Prohibited substance cases under FEI anti-doping rules 

26 Apr 2017

The FEI has announced two adverse analytical findings involving prohibited substances.

The cases involve the use of Sparteine and Paracetemol, which are *Banned Substances under the FEI’s Equine Anti-Doping and Controlled Medication Regulations (EADCMRs).

The athletes listed below have been provisionally suspended from the date of notification (18 April 2017) until the FEI Tribunal renders a decision. The horses, also listed below, have been provisionally suspended for two months:

Horse: Blaze of Glory II (FEI ID 103LD21/GBR)
Person Responsible: Henry Turrell (FEI ID 10012428/GBR)
Event: CSI3* - Vilamoura (POR), 6-12.03.2017
Prohibited Substance: Sparteine

Horse: Chanel Van De Zeshoek (FEI ID 103GA48/RSA)
Person Responsible: Jeanne Engela (FEI ID 10073226/RSA)
Event: CSI1*-W - Polokwane (RSA), 31.08-04.09.2016
Prohibited Substance: Paracetemol

Details on these cases can be found here. Information on the substances is available on the searchable FEI Equine Prohibited Substances Database.

*Notes to Editors:

The FEI’s Prohibited Substances List is divided into two sections - Controlled Medication and *Banned Substances. Controlled Medication substances are those that are regularly used to treat horses, but which must have been cleared from the horse’s system by the time of competition. Banned (doping) substances should never be found in the body of the horse.

In the case of an adverse analytical finding for a Banned Substance, the Person Responsible (PR) is automatically provisionally suspended from the date of notification. The horse is suspended for two months. In the case of a positive for a specified substance, provisional suspension is not automatic.

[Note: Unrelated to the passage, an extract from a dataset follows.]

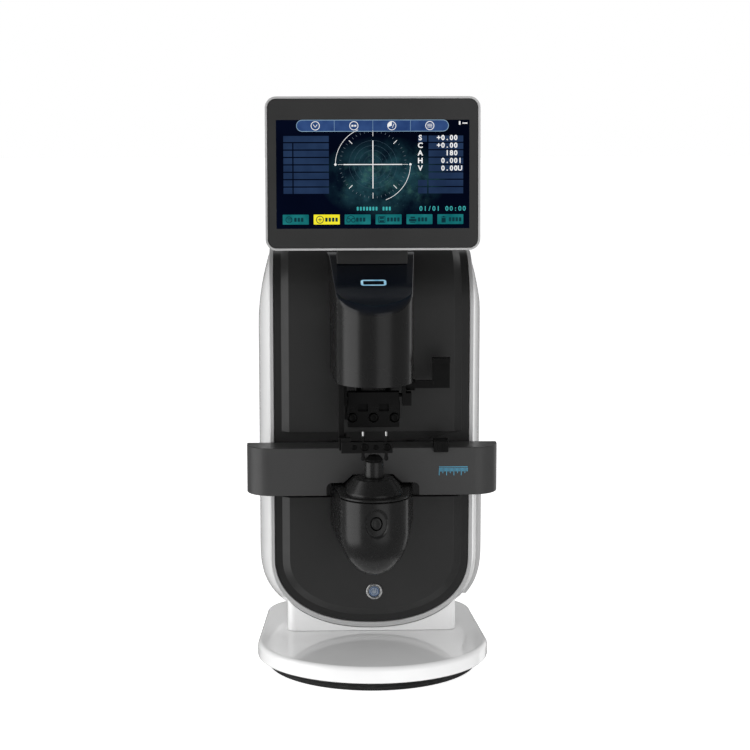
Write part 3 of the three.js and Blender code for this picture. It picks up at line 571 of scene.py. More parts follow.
def night_sky():
    """The display's backdrop: dark blue with teal clouds towards the middle and small specks."""
    made, tree = new_material("display_backdrop")
    base = blend(tree, spread(tree, noise(tree, 60.0, 3.0), 0.0, 1.0), (0.0006, 0.0016, 0.006, 1),
                 (0.0014, 0.003, 0.012, 1))
    flat = add(tree, "ShaderNodeMapping", {"Vector": coordinates(tree, (1 / 52.0, 0.0, 1 / 34.0)),
                                           "Location": (-0.16, 0.0, -404.0 / 34.0)})
    fade = add(tree, "ShaderNodeTexGradient", {"Vector": flat.outputs[0]}, gradient_type="SPHERICAL")
    middle = spread(tree, fade.outputs["Fac"], 0.0, 1.0, 0.0, 0.6)
    cloud = spread(tree, noise(tree, 22.0, 7.0, roughness=0.62), 0.1, 1.0, 0.38, 0.62)
    haze = maths(tree, "MULTIPLY", cloud, middle)
    lit = blend(tree, haze, base, (0.016, 0.06, 0.078, 1))
    glow = spread(tree, noise(tree, 9.0, 8.0, roughness=0.7), 0.0, 1.0, 0.55, 0.8)
    lit = blend(tree, maths(tree, "MULTIPLY", glow, haze), lit, (0.06, 0.17, 0.13, 1))
    cells = add(tree, "ShaderNodeTexVoronoi", {"Vector": coordinates(tree), "Scale": 0.32})
    specks = maths(tree, "MULTIPLY", spread(tree, cells.outputs["Distance"], 1.0, 0.0, 0.03, 0.11), middle)
    lit = blend(tree, maths(tree, "MULTIPLY", specks, 0.25), lit, (0.25, 0.4, 0.55, 1))
    return surfaced(made, Base_Color=grey(0.0), Roughness=spread(tree, cloud, 0.3, 0.4), Emission_Color=lit,
                    Emission_Strength=1.0, Specular_IOR_Level=0.0)


ALONG_Y = (1.0, 0.06, 1.0)
WHITE = plastic("white_gloss", grey(0.80), grey(0.86), (0.10, 0.18), grain=1.4, grain_depth=0.006, coat=0.6)
BLACK = plastic("black_satin", grey(0.019), grey(0.024), (0.30, 0.40), grain=0.3, grain_depth=0.014,
                wear=grey(0.06), sheen=0.45)
TABLE_BLACK = plastic("black_table", grey(0.038), grey(0.044), (0.32, 0.42), grain=0.3, grain_depth=0.014,
                      wear=grey(0.08), sheen=0.45)
HOUSING_BLACK = plastic("black_semi_gloss", grey(0.007), grey(0.011), (0.25, 0.29), grain=12.0,
                        grain_depth=0.002, sheen=0.5)
MARGIN_BLACK = plastic("black_margin", grey(0.014), grey(0.018), (0.28, 0.36), grain=0.3, grain_depth=0.01,
                       sheen=0.4)
HEAD_BLACK = head_black()
MECHANISM = plastic("black_matt", grey(0.004), grey(0.007), (0.42, 0.55), grain=0.25, grain_depth=0.02,
                    cloud=15.0, wear=grey(0.02), sheen=0.15)
# Mid grey for the printer door, much darker than the white shell round it.
DOOR_GREY = plastic("grey_plastic", grey(0.42), grey(0.47), (0.3, 0.4), grain=0.4, grain_depth=0.02)
SILVER = metal("silver_paint", grey(0.62), grey(0.74), (0.30, 0.38), size=0.25, depth=0.006, metallic=0.6)
STEEL = metal("brushed_steel", grey(0.42), grey(0.60), (0.20, 0.32), ALONG_Y)
BLACKENED = metal("blackened_steel", grey(0.012), grey(0.03), (0.3, 0.42), ALONG_Y)
CHROME = metal("chrome", grey(0.78), grey(0.86), (0.05, 0.10), size=3.0, depth=0.002)
ALUMINIUM = metal("aluminium", grey(0.40), grey(0.52), (0.34, 0.48), (0.08, 1.0, 1.0))
RUBBER = rubber()
IRON = cast_iron()
BOARD = circuit_board()
PAPER = paper()
GLASS = black_glass()
SKY = night_sky()
PALE_BLUE = glowing("pale_blue_light", (0.16, 0.42, 0.62, 1), (0.42, 0.70, 0.86, 1), strength=0.9,
                    base=0.02, sheen=0.3)
BUTTON_METAL = metal("button_metal", (0.22, 0.26, 0.31, 1), (0.38, 0.43, 0.48, 1), (0.3, 0.42), size=0.3,
                     depth=0.01, metallic=0.5)
BRIGHT_RING = metal("bright_ring", grey(0.30), grey(0.85), (0.16, 0.30), size=2.2, depth=0.05, metallic=0.9)
SIGN_BLUE = glowing("button_sign", (0.02, 0.05, 0.13, 1), (0.04, 0.09, 0.20, 1), strength=0.8, base=0.02,
                    sheen=0.4)
UI_WHITE = glowing("display_white", grey(0.80), grey(0.95))
UI_FAINT = glowing("display_faint", (0.04, 0.07, 0.10, 1), (0.06, 0.11, 0.15, 1))
UI_SOFT = glowing("display_soft", (0.10, 0.13, 0.16, 1), (0.16, 0.20, 0.24, 1))
UI_SLATE = glowing("display_slate", (0.012, 0.026, 0.066, 1), (0.018, 0.038, 0.092, 1), 14.0)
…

The FEI has also introduced the concept of Specified Substances. Specified Substances should not in any way be considered less important or less dangerous than other Prohibited Substances. Rather, they are simply substances which are more likely to have been ingested by horses for a purpose other than the enhancement of sport performance, for example, through a contaminated food substance.